The increase in trade between Latin America and Asia could be supported with the development of strategic alliances among businesses of both regions. These alliances would allow a better use of the industrial fragmentation that promotes industrialization and the benefits of intra-regional commerce. APEC, as a trans-Pacific forum can assist America’s business sectors as they continue to seek new avenues for growth.

APEC Peru 2008 affords an excellent occasion to bring together the Latin America and Asia regions, and to provide opportunities for increasing trade and investment. The APEC CEO Summit 2008 will provide participants a unique chance to investigate access to the markets of both regions. It will provide a singular platform to showcase what Asia and Latin America have to offer.

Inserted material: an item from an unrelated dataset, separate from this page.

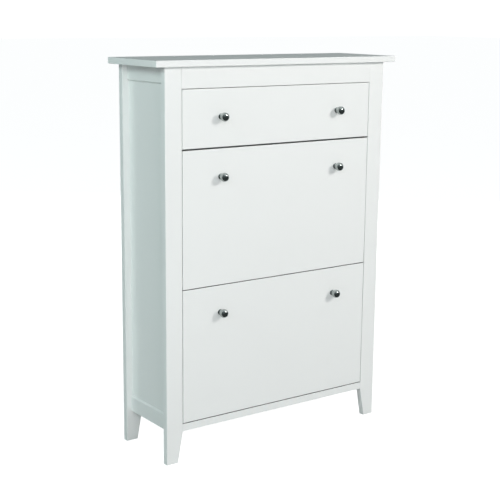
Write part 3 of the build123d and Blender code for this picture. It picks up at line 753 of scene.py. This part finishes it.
class CABINET_OT_knobs(bpy.types.Operator):
    """Turn and plate the six knobs"""
    bl_idname = "cabinet.knobs"
    bl_label = "Turn the Knobs"

    def execute(self, context):
        looks = context.scene.cabinet_knobs
        chrome = plating("polished chrome", looks.chrome, looks.polish, 0.05)
        foot = [(0.0, 0.0), (0.0080, 0.0), (0.0083, 0.0004), (0.0081, 0.0014)]
        neck = curve_points([(0.0081, 0.0014), (0.0060, 0.0030), (0.0046, 0.0060), (0.0046, 0.0088),
                             (0.0062, 0.0118)], 5)
        head = curve_points([(0.0062, 0.0118), (0.0106, 0.0136), (0.0124, 0.0172), (0.0125, 0.0222),
                             (0.0106, 0.0268), (0.0064, 0.0300), (0.0, 0.0310)], 6)
        for node, body in (("drawer_knobs", "drawer"), ("upper_flap_knobs", "upper_flap"),
                           ("lower_flap_knobs", "lower_flap")):
            low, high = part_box(node)
            for side, sign in SIDES.items():
                reach = (high.x - low.x) / 2 - (high.z - low.z) / 2
                centre = ((low.x + high.x) / 2 + sign * reach, high.y, (low.z + high.z) / 2)
                mesh = bmesh.new()
                lathe(mesh, foot + neck[1:] + head[1:], centre, (0, -1, 0), 56)
                knob = new_piece(f"{node[:-1]}_{side}", mesh, body, chrome)
                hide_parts(node)
        return {"FINISHED"}


class CABINET_OT_stage(bpy.types.Operator):
    """Lay the floor, hang the lights and set the camera"""
    bl_idname = "cabinet.stage"
    bl_label = "Set the Stage"

    def execute(self, context):
        stage = context.scene.cabinet_stage
        self.lay_floor(context, stage)
        self.hang_lights(context, stage)
        self.light_room(context, stage)
        self.set_camera(context, stage)
        context.scene.view_settings.view_transform = "Standard"
        return {"FINISHED"}

    def lay_floor(self, context, stage):
        """A wide pale floor, lifted to the white of the room for the camera alone."""
        mesh = bmesh.new()
        bmesh.ops.create_grid(mesh, x_segments=24, y_segments=24, size=stage.floor_size / 2)
        paper = Finish("pale floor", specular_ior_level=0.1)
        shade = paper.noise(paper.place(), 3.0, 2.0)
        grey = (0.455, 0.465, 0.465)
        paper.set("Base Color", paper.blend(shade, rgba(grey, 0.967), rgba(grey, 1.033)))
        paper.set("Roughness", 0.75 + shade * 0.1)
        seen = paper.node("ShaderNodeLightPath", output="Is Camera Ray")
        paper.set("Emission Color", paper.blend(seen, (0, 0, 0, 1), (1, 1, 1, 1)))
        paper.set("Emission Strength", stage.floor_lift)
        data = bpy.data.meshes.new("floor")
        mesh.to_mesh(data)
        mesh.free()
        data.materials.append(paper.material)
        floor = bpy.data.objects.new("floor", data)
        floor.visible_glossy = False
        context.collection.objects.link(floor)

    def hang_lights(self, context, stage):
        """Large soft lights and two cards that only gloss sees, all aimed at the cabinet's middle."""
        middle = (cad_low + cad_high) / 2
        warm, cool = (1.0, 0.94, 0.92), (0.95, 1.0, 1.0)
        for name, power, tint, size, place in (
                ("key", stage.key, warm, (0.9, 0.8), (1.6, -2.7, 2.2)),
                ("fill", stage.fill, (1.0, 0.965, 0.975), (3.2, 1.8), (-2.0, -3.7, 1.7)),
                ("side", stage.side, (0.80, 1.0, 0.965), (1.6, 1.2), (-3.9, -0.6, 2.55)),
                ("back", stage.back, (1.0, 0.99, 0.97), (2.4, 1.2), (2.7, 3.3, 1.4)),
                ("ceiling card", stage.cards * 2.5, cool, (3.0, 1.6), (0.3, -1.3, 3.4)),
                ("right card", stage.cards, cool, (1.0, 1.6), (3.2, -0.5, 1.2))):
            lamp = bpy.data.lights.new(name, "AREA")
            lamp.shape = "RECTANGLE"
            lamp.size, lamp.size_y = size
            lamp.energy = power
            lamp.color = tint
            holder = bpy.data.objects.new(name, lamp)
            holder.location = place
            holder.rotation_euler = (middle - holder.location).to_track_quat("-Z", "Y").to_euler()
            card = name.endswith("card")
            holder.visible_diffuse = not card
            holder.visible_glossy = card or name == "key"
            context.collection.objects.link(holder)

    def light_room(self, context, stage):
        """A pale room above the horizon and a dim one below it, plain white where the camera sees it."""
        dim_below, pale_above = -0.15, 0.35
        white = (1.1, 1.1, 1.1, 1.0)
        world = bpy.data.worlds.new("room")
        world.use_nodes = True
        air = Shading(world.node_tree)
        aim = air.node("ShaderNodeTexCoord", output="Generated")
        height = air.node("ShaderNodeSeparateXYZ", None, (aim,), output="Z")
        rise = air.node("ShaderNodeMapRange", {"interpolation_type": "SMOOTHSTEP"},
                        {"Value": height, "From Min": dim_below, "From Max": pale_above})
        room = air.blend(rise, (*stage.room_low, 1.0), (*stage.room_high, 1.0))
        seen = air.node("ShaderNodeLightPath", output="Is Camera Ray")
        air.join(air.blend(seen, room, white), air.tree.nodes["Background"].inputs["Color"])
        context.scene.world = world

    def set_camera(self, context, stage):
        """The camera to the left of the front, a little above the top."""
        back = Vector((-sin(stage.azimuth) * cos(stage.elevation),
                       -cos(stage.azimuth) * cos(stage.elevation), sin(stage.elevation)))
        right = Vector((cos(stage.azimuth), -sin(stage.azimuth), 0.0))
        up = back.cross(right)
        tipped_right = right * cos(stage.roll) + up * sin(stage.roll)
        tipped_up = up * cos(stage.roll) - right * sin(stage.roll)
        lens = bpy.data.cameras.new("camera")
        lens.lens = stage.lens
        lens.sensor_width = 36.0
        camera = bpy.data.objects.new("camera", lens)
        turn = Matrix((tipped_right, tipped_up, back)).transposed().to_4x4()
        camera.matrix_world = Matrix.Translation(Vector(stage.aim) + back * stage.distance) @ turn
        context.collection.objects.link(camera)
        context.scene.camera = camera


class CABINET_PT_panel(bpy.types.Panel):
    """The cabinet's settings and the steps that finish it"""
    bl_idname = "CABINET_PT_panel"
    bl_label = "Shoe Cabinet"
    bl_space_type = "VIEW_3D"
    bl_region_type = "UI"
    bl_category = "Cabinet"

    def draw(self, context):
        for name in GROUPS:
            group = getattr(context.scene, name)
            box = self.layout.box()
            for setting in group.__annotations__:
                box.prop(group, setting)
        for step in STEPS:
            self.layout.operator(step.bl_idname)


STEPS = (CABINET_OT_paint, CABINET_OT_boards, CABINET_OT_runners, CABINET_OT_fixings, CABINET_OT_heads,
         CABINET_OT_ribs, CABINET_OT_knobs, CABINET_OT_stage)
GROUPS = {"cabinet_paint": CabinetPaintSettings, "cabinet_knobs": CabinetKnobSettings,
          "cabinet_details": CabinetDetailSettings, "cabinet_stage": CabinetStageSettings}


def register():
    for cls in (*GROUPS.values(), *STEPS, CABINET_PT_panel):
        bpy.utils.register_class(cls)
    for name, group in GROUPS.items():
        setattr(bpy.types.Scene, name, bpy.props.PointerProperty(type=group))


def unregister():
    for name in GROUPS:
        delattr(bpy.types.Scene, name)
    for cls in reversed((*GROUPS.values(), *STEPS, CABINET_PT_panel)):
        bpy.utils.unregister_class(cls)


def main():
    register()
    for step in STEPS:
        family, action = step.bl_idname.split(".")
        getattr(getattr(bpy.ops, family), action)()


if __name__ == "__main__":
    main()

The APEC CEO Summit represents the most important business event in the Asia Pacific. Participants will not only be able to mix and mingle with business leaders from the region but will also be able to mix with Ministers and Government Leaders of the region.

Peru’s intention is that this Summit act as a bridge between the two regions. So invitations have also been sent to the most important non-APEC South American business contacts.

As the world economy continues to adjust after recent world financial turmoil the CEO Summit will be a prime time to secure markets in both Latin America and Asia and to diversify your business scope. And for those business people who want to reinforce their interest in Latin America and Asia the APEC CEO Summit will be best opportunity in 2008.

APEC’s CEO Summit Peru will complement the Latin Asia Business Forum of Singapore and the APEC CEO Summit 2009. I am sure that at the end of 2009 Latin American and Asian business interests will be closer than before.